The end result was around a whopping four inches up front and six inches in the rear. The rear sheet metal was also reshaped to flow better into the boot lid. The coupe was returned to Aaron for the doors and boot to be reskinned, and handles and hinges shaved, while custom fender skirts and running boards were fabricated to complete the exterior’s sleek new lines.

These lines were further enhanced by the ride height — or should we say lack thereof! To get the tail dragging, a 12” C-notch was added to the stock rails, and the factory leaf springs were replaced with a custom parallel four-link and Watts link to keep the Ford nine-inch positively located. Up front a Jag XJS front clip was grafted to the chassis.

All four corners would also receive Slam Specialties airbags, allowing the chassis to lay frame at the flick of a switch. The chassis also received some much-needed strength to the cross member. The body got some trick bracing that you won’t ever see, but it adds support to the flimsy ’30s structure.



Such drastic chassis work in a coupé of this era usually means the loss of a rear seat, but that was a no-go for Aaron. “I wanted to be able to enjoy it with my family, so it was a must that it had four seats — unlike most of these coupés.”

While that requirement added a bit of complexity to the job, it was achieved — and not just with some apologetic foam swab masquerading as a seat pad. No, sir, there are actually four bucket seats for the Grieve clan to relax in while cruising. Even up front, fitting the two seats is an impressive feat given the size of the trans tunnel required to fit the 6L80E at this chassis height. In fact, the entire firewall and tunnel were replaced and an all-new rear floor created to accommodate what lies beneath. However, they did manage to keep the boot space — so practical for those longer cross-country road trips.

When it came to a power plant, all-out performance was never the goal — this is built to cruise, so a stock form L77 was sourced from a donor VF Commodore and received only basic modifications to help it breathe better, along with a remapped factory ECU. Bolted to the GM block is a modified Sanden AC pump, which provides for the air ride suspension — chosen over the more conventional electric pumps. With a bump in power over the factory six, the radiator was not going to cut it, so it was modified with a new core and fitted with a 16” fan, while a pair of 10” fans draw the hot air from the bay.




Once all the fabrication was complete it was Rob’s time to shine. It would be his gun work that would end up stealing the show. First up was the custom mix of HOK Brandywine and Candy Apple red, which covers the entire body, then a ridiculous number of hours were poured into the pinstriping and lacing of the bonnet, roof, and tail section, with even the dash copping the treatment, which cleverly flows from the design on the bonnet.
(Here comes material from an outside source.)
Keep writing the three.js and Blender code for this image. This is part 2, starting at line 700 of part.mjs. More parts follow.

It’s an intricate design — one that has also been flaked and then flow coated with litres and litres of clear, before being colour sanded, polished, and ceramic coated. The entire process took a serious amount of time, but the result is nothing short of breathtaking. Aaron said he wanted a gloss car; he’s most certainly got that and then some.

Building something custom like this can be a real headache; the amount of work required when you undertake such drastic body modifications would be mind-blowing to most — from custom glass to interior trim. Not to mention ensuring everything is done to the letter of the law. But for Aaron, it’s all part of the journey.
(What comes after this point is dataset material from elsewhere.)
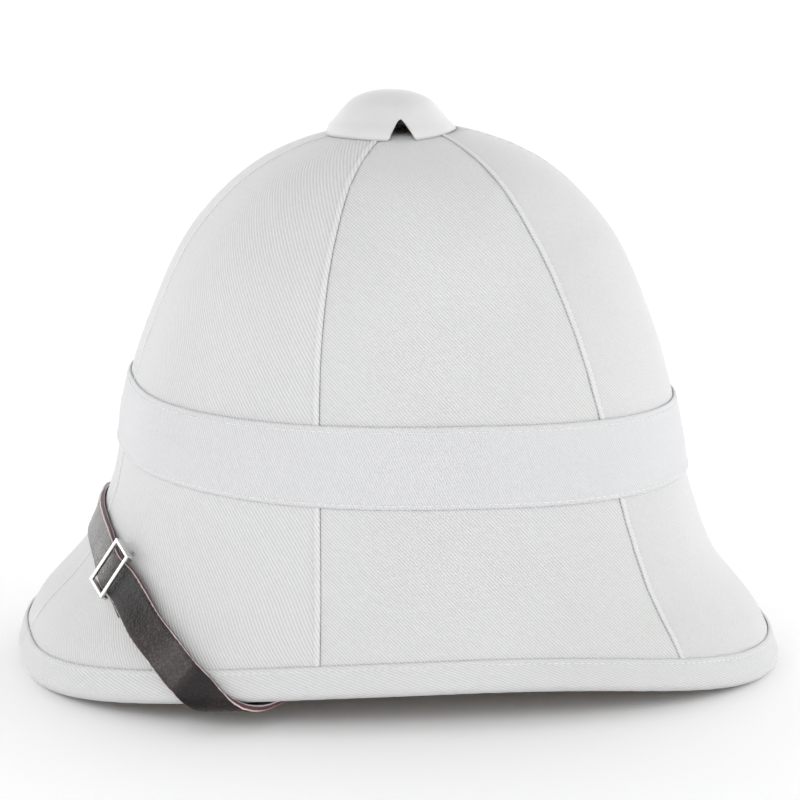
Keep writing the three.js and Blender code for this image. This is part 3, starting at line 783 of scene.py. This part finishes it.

“I really enjoyed all aspects of the build, including all the fiddly bits, and even the frustrating bits I had to redo multiple times, as it was a learning experience.”

Aaron is most proud of the fact that the Terraplane was built, not by the big-name pro shops but by a bunch of talented guys who all more or less work from their home garages. It just goes to show what can be achieved from the home workshop with a solid plan and some talented mates. All told, it was a six-year labour of love, and all that’s left to do now is revel in it and clock up some kms — enjoy it, Aaron.